A la fin de ces 15 jours, la partie la plus diligente fait parvenir la demande d’homologation à la DIRECCTE. Cette dernière dispose de 15 jours ouvrables donc au minimum 17 jours, délai d’envoi de la lettre recommandé non compris, pour homologuer la convention, ce qui fait déjà un minimum de 32 jours.
Il faut ainsi impérativement tenir compte des délais postaux et des éventuels jours fériés. L’idéal est de fixer la date de la rupture du contrat de travail au minimum 40 jours après la date de la signature.
Il convient de rappeler que la DIRRECTE refuse systématiquement d’homologuer les conventions de ruptures conventionnelles qui ne respectent pas les délais ou dont la date de rupture, du fait des délais postaux par exemple, est antérieure à la date d’homologation.
Une façon d’éviter cette difficulté est d’indiquer dans la rupture conventionnelle que le contrat de travail se terminera le lendemain de l’homologation de la convention par la DIRECCTE. Cette solution a été approuvée par la Chambre Sociale de la Cour d’Appel de Rouen par arrêt du 02-10-2012 N° 11/03752 et ceci même si le formulaire de transmission à la DIRECCTE fait mention d’une autre date.
Que se passe-t-il si la DIRECCTE refuse l’homologation ?
Lorsque la DIRECCTE refuse pour une raison ou pour un autre l’homologation de convention de rupture conventionnelle, le contrat de travail se poursuit normalement. Si l’employeur devait néanmoins inviter le salarié à quitter l’entreprise malgré ce défaut d’homologation, cette rupture s’analyserait en licenciement sans cause réelle et sérieuse. ( Cour d’Appel d’Aix-en-Provence 13-03-2012 N°10/06666).
D’autre part, la Cour d’Appel de Paris a estimé le 6avril 2012 N°11/06828 qu’une rupture conventionnelle non homologuée n’ouvre pas droit aux allocations chômage.
Les salariés protégés peuvent-ils conclure une convention de rupture conventionnelle ?
L’article L1237-15 du code du travail n’exclu pas les salariés du dispositif afférent à la rupture conventionnelle, et précise que :
« Les salariés bénéficiant d’une protection mentionnés aux articles L. 2411-1 et L2411-2 peuvent bénéficier des dispositions de la présente section. Par dérogation aux dispositions de l’article L1237-14, la rupture conventionnelle est soumise à l’autorisation de l’inspecteur du travail dans les conditions prévues au chapitre Ier du titre Ier du livre IV, à la section 1 du chapitre Ier et au chapitre II du titre II du livre IV de la deuxième partie. Dans ce cas, et par dérogation aux dispositions de l’article L1237-13, la rupture du contrat de travail ne peut intervenir que le lendemain du jour de l’autorisation.

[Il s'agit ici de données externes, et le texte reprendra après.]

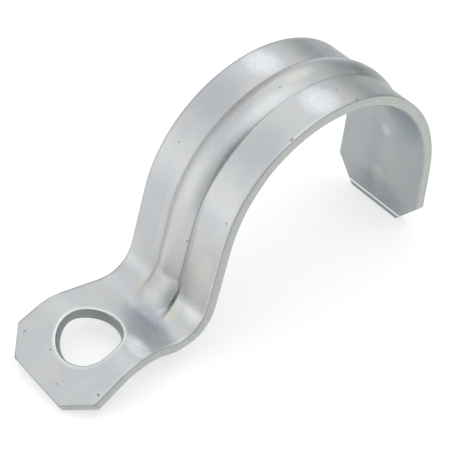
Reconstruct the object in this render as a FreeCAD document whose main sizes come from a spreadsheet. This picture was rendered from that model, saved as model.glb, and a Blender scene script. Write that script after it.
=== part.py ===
import FreeCAD, Part
from itertools import permutations
import math
import os
import Sketcher

# One-hole heavy-wall conduit strap: one strip of sheet steel, cut to a blank, stamped with a stiffening
# bead and folded into a foot, a leg, an arch over the pipe and a short tail that hooks behind it.
# Frame: the pipe's axis is the Y axis through the origin, the foot lies towards -X and +Z is away from
# the wall. The lowest corners of the toe end and of the tail end lie in one plane parallel to XY.

DRIVING = (
    ("pipe_radius", 30.2, "outside radius of the pipe that the arch fits"),
    ("gauge", 2.66, "thickness of the sheet"),
    ("band_width", 27.2, "width of the strip along the bead"),
    ("toe_width", 29.9, "width of the strip at the toe end"),
    ("tail_width", 28.1, "width of the strip at the tail end"),
    ("toe_flat", 14.4, "flat of the toe, up to the fold under the screw"),
    ("fold_radius", 4.4, "inside radius of the fold under the screw"),
    ("fold_angle", 34.7, "turn of that fold, degrees"),
    ("heel_flat", 10.7, "flat between the fold and the heel bend"),
    ("heel_radius", 7.6, "inside radius of the heel bend"),
    ("heel_angle", 83.8, "turn of the heel bend, degrees"),
    ("leg_flat", 16.1, "straight of the leg, up to the arch"),
    ("arch_angle", 169.7, "turn of the arch, degrees"),
    ("tail_flat", 17.0, "straight of the tail"),
    ("toe_cut_along", 5.9, "toe corner cut, along the strip"),
    ("toe_cut_across", 6.5, "toe corner cut, across the strip"),
    ("tail_cut_along", 6.7, "tail corner cut, along the strip"),
    ("tail_cut_across", 6.0, "tail corner cut, across the strip"),
    ("hole_radius", 7.4, "radius of the fixing hole"),
    ("hole_lead", 0.6, "hole axis from the middle of the fold, towards the toe"),
    ("bead_radius", 7.5, "radius of the bead's round back"),
    ("bead_height", 1.2, "height of the bead over the sheet"),
    ("bead_bend_radius", 11.0, "radius of the bead's crest where it runs out in the heel bend"),
    ("bead_bend_lead", 2.0, "start of that run-out, up the leg from the heel bend"),
    ("bead_bend_angle", 63.0, "turn of the crest until it has sunk into the heel bend, degrees"),
    ("bead_inset", 7.2, "centre of the bead's round end, from the tail end"),
    ("crease_radius", 0.8, "rounding between the bead and the sheet, outside"),
    ("lip_radius", 1.2, "rounding along the groove's lips, inside"),
    ("rim_radius", 0.6, "rounding of the fixing hole's rim on the screw's side"),
)
BEAD_ROOT = 0.4  # share of the gauge that the bead's root reaches down into the sheet
GROOVE_REACH = 0.25  # share of the groove's radius where the cut for it starts, in the air under the sheet
Y_AXIS = FreeCAD.Vector(0, 1, 0)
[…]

Pour les médecins du travail, la rupture conventionnelle est soumise à l’autorisation de l’inspecteur du travail, après avis du médecin inspecteur du travail. »
Il en résulte que si les salariés protégés peuvent conclure une convention de rupture conventionnelle avec leur employeur, les délais sont à computer différemment dès lors que s’appliquent, à titre dérogatoire, les délais d’instruction du droit commun c’est à dire 2 mois et non 15 jours ouvrables.
Du fait du peu de recul vis à vis de ce texte, qui est somme toute relativement récent, il est évident que la jurisprudence va affiner sa position sur la mise en œuvre des ruptures conventionnelles qui sont susceptibles de faire l’objet d’un important contentieux.
En l’état actuel des choses, la jurisprudence sur certains points n’est pas encore stable et dans l’attente de l’unification de cette jurisprudence par la Cour de Cassation, il convient de faire preuve de beaucoup de précaution lors de la mise en œuvre d’une rupture conventionnelle, et notamment lorsqu’il s’agit de salariés protégés, de salariés en arrêt maladie ou de femmes enceintes. Il convient d’ailleurs dors et déjà de préciser que lorsqu’un salarié est en arrêt de travail en raison d’une maladie professionnelle ou d’un accident du travail, la rupture conventionnelle ne peut être mise en œuvre.